The Yidden just wanted to see Moshe and be connected to Hashem. Their yearning for this connection and the love they so deeply craved was seemingly out of reach and the old memories of an old flame awoke in their hearts. The feeling of being open and bare with something bigger than themselves rose to the forefront and the reaction that was embedded within them took over. The reality they faced was compared to a parallel road they once walked on, the path of idolatry and lust. They were immediately transfixed upon the idea in their heart and had no power to overcome it.
This is the power of idolatry. It is an unquenchable thirst that once felt is unshakeable. Similar to the road we walk on with our mindless games and doomscrolling, we get sucked into seeing the world just from that perspective until we can shake awake and see the reality for what it truly is. The emptiness of the mind gains power over our vision as we see only through the preprogrammed lens, and it takes years upon years, boundaries upon boundaries, and spiritual, emotional, and physical determination and discipline to fully conquer a new mindset.

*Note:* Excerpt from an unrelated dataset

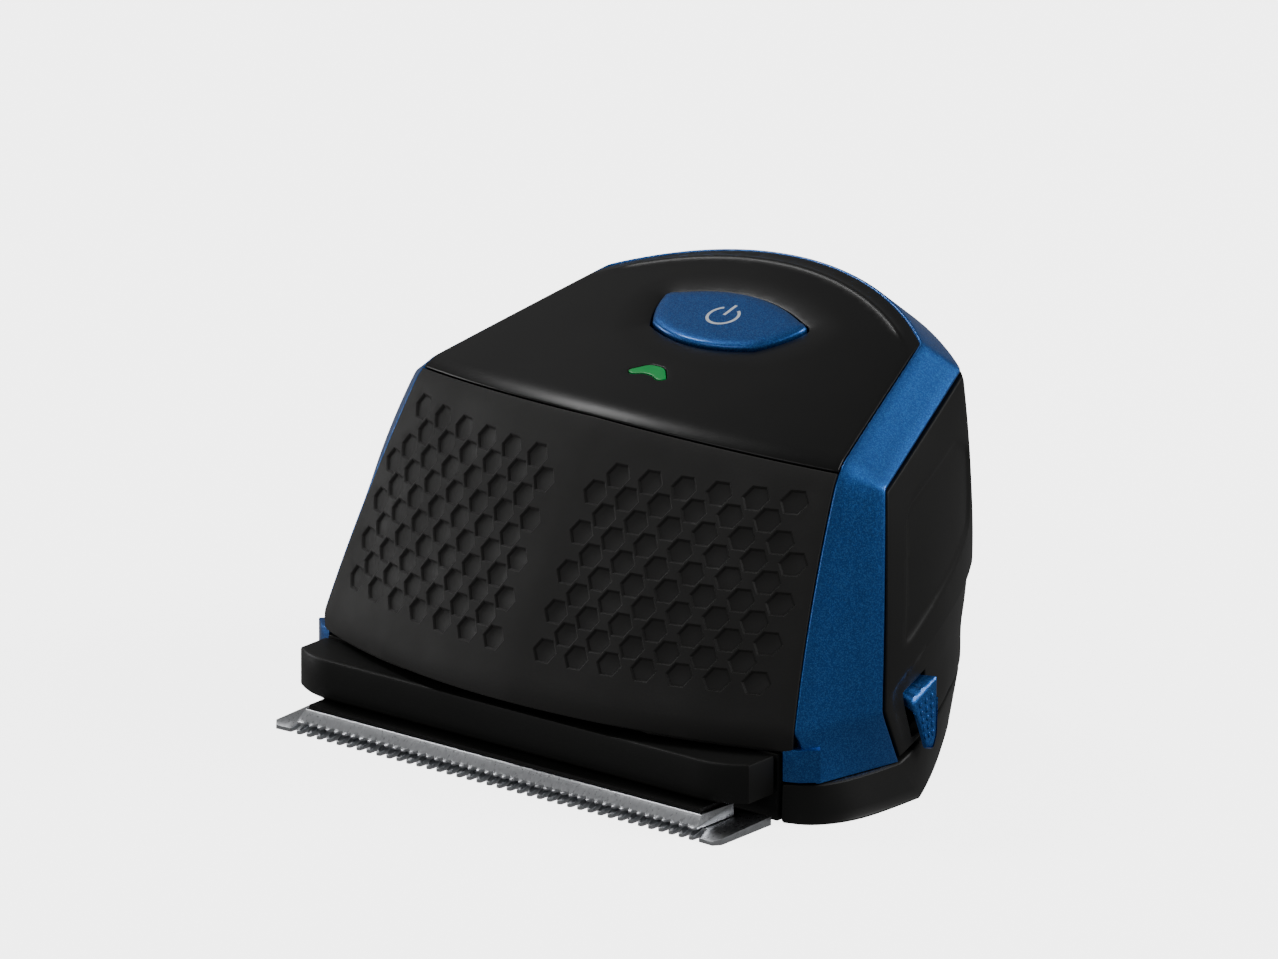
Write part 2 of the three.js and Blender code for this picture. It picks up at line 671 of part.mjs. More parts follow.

Forty years through the desert was just enough time to cleanse the hearts of the people of the programming instilled by the parents. It was then that they learned that the world is one big Mashal, a storyline parallel to another. And that just like the mind has its path to walk on and stick to the reality in front of it, so too is it with a nation that is to be the example to the world of how Hashem operates through nature. And that this process itself is how Hashem sees the world and how the higher worlds function. Because once we create parallel lines in the higher realms our reality in the current and present awakens emotions that will bring about reactions that will bring us to a world of peace and oneness with Hashem!